A lot of this we've brought on ourselves. You expect transfers when you change coaches, and we've seen that twice this decade. Even more so, the coaches have been cut from entirely different cloth. Way, way different personalities. Pete Gillen was a nice guy, laid-back, let people get away with a lot. Dave Leitao swore like a sailor and yelled a lot, but doled out playing time pretty liberally. Tony Bennett is soft-spoken and not screamy at all, but not the tiniest bit flexible on his off-the-court standards and uses playing time as both his carrot and stick.
Plus, UVA is always going to be UVA, where the NCAA might say you're eligible, but the registrar has the final word.
But this brings us to the main thing I was thinking about, which is, what this team was really supposed to look like this year:
PG - Sammy Zeglinski
Wing - Sylven Landesberg
Wing - Jamil Tucker
PF - Mike Scott
C - John Brandenburg
Bench - Will Harris, Jeff Jones, Tristan Spurlock, Assane Sene, Jontel Evans
Tucker and Harris would leave after this year and Spurlock would slide into a featured role alongside Landesberg, and Mychal Parker probably would have joined the rotation. That's how it was all supposed to play out.
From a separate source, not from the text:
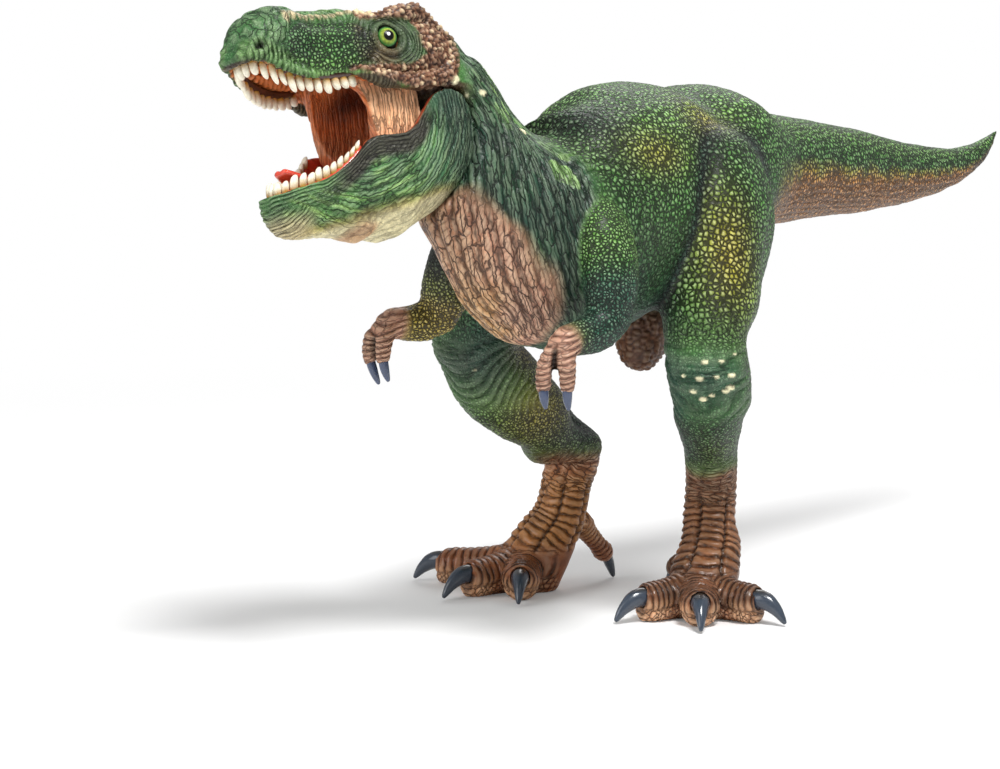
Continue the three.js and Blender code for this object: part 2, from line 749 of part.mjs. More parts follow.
function legParts([side, leg]) {
  const nails = ["inner", "middle", "outer"].map((which, i) =>
    mesh(`${side}_foot_claw_${which}`, claw(leg.pad, leg.claws[i]), COLOUR.claw, GLOSSY),
  );
  const hind = mesh(`${side}_foot_claw_back`, spurClaw(leg.spur), COLOUR.claw, GLOSSY);
  return [mesh(`${side}_leg`, legOf(leg), COLOUR.green), ...nails, hind];
}

function armParts([side, arm]) {
  const nails = arm.fingers.map((one, i) =>
    mesh(`${side}_hand_claw_${i + 1}`, fingerClaw(one), COLOUR.claw, GLOSSY),
  );
  return [mesh(`${side}_arm`, armOf(arm), COLOUR.green), ...nails];
}

const figure = new THREE.Group();
figure.add(mesh("torso", torso(), COLOUR.green), mesh("tail", tail(), COLOUR.green), ...headParts());
figure.add(...Object.entries(LEGS).flatMap(legParts));
figure.add(...Object.entries(ARMS).flatMap(armParts));

const extent = new THREE.Box3().setFromObject(figure);
const centre = extent.getCenter(vector());
figure.position.set(-centre.x, -centre.y, -extent.min.z);

export default figure;
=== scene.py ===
"""Looks of a toy dinosaur figure: moulded vinyl, painted by hand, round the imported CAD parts.

Metres, +Z up, facing -Y, its left side at +X. Tables and sculpting are in millimetres.
"""

import json
import logging
import math
from dataclasses import dataclass, field
from enum import Enum
from functools import partial
from itertools import product
from typing import Callable, Iterator, Sequence

import bpy
import numpy as np
from mathutils import Matrix, Vector
from mathutils.bvhtree import BVHTree
from mathutils.kdtree import KDTree

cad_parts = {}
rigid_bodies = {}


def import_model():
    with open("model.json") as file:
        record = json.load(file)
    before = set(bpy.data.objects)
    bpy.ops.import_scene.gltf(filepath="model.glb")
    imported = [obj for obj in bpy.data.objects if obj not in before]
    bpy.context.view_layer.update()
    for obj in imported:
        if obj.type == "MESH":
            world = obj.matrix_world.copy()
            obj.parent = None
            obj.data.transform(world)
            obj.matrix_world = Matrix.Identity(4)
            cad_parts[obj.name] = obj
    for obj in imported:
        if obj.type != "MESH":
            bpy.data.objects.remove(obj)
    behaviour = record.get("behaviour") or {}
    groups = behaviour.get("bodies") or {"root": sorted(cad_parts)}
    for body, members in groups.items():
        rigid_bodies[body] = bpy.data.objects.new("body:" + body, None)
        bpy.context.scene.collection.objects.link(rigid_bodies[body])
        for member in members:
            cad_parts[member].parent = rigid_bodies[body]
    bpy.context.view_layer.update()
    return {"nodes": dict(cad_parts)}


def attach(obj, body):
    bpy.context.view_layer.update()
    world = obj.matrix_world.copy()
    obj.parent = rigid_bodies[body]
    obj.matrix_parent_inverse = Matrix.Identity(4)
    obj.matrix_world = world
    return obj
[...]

I don't know how that team would be on defense. It might be better than you think, being that a lot of the lousy defensive reputation of some of these players comes from their ability or maybe lack thereof to grasp Bennett's system. Tucker was never too committed on the defensive end, and this year, neither was Spurlock, but he committed to play Leitao's defense, not Bennett's. So it's not fair to assume he'd have been a liability on defense.
But man would this team score. A lot. And it would start a 7-footer and bring another off the bench. That's the team we'd have had without rotten luck and coaching changes. With the state of the ACC this year, that team would have won 9 or 10 games in conference and gone to the tournament for sure. And barring the sort of luck that tore it apart in real life, it'd be looking at another trip next year, too.
This is why I once said - and still say - that Leitao would have brought this year's team to the NIT. You can't control the luck, and without Brandenburg this team was always going to be a donut team. We knew that. But there's no way Leitao would have kept Spurlock on the bench. Tucker'd still be around too, maddening us with his indifferent defense but bringing a steady, reliable jump shot to the game. And there wouldn't be any issues with struggling to learn a totally new defensive system that requires you to unlearn all your ingrained fundamentals.
This is where I put in the obligatory caveat that this doesn't mean I'm not totally on board with Tony Bennett, here. I'm won over by his recruiting chops and his standards. The fact that he improved the team by five games and one ACC game is impressive, given the above-mentioned attrition and the fact that he's in tear-down mode. But that doesn't change that I don't think Leitao ought to have been fired. I think he'd have had this program on the upswing as well and deserved the chance to see it through. This lack of continuity combined with our higher academic standards is just murder on a basketball program.
The upshot of it all is that for the Tony Bennett program to work, both the admin and Bennett need to be totally committed to it for the very long term. That means four more years at an absolute, rock-bottom, bare minimum. No getting cold feet four years in and firing Tony the same way they did Leitao. You knew what he was going to do and how he was going to do it, and he deserves the chance to see his project all the way through, the way Leitao did not, without having the rug pulled out from underneath. And for Tony, no running off for bigger bucks at a bigger program. Normally I understand that's the nature of the business, but you don't come in, change all the standards and expectations, and tear down a program this way and then leave it half-done. Finish your legacy, whatever that is. And the fans, alums, and donors need to let it play out and not get all impatient and pissy when we don't make the tournament next season, because we won't. Bennett, hopefully, is the guy to reverse this pattern of playing season-to-season and losing all our players all the time, instead of program-building. Turn on him before he's had his chance and we'll find it harder and harder to bring coaches in here and relegate ourselves to the second divison forever.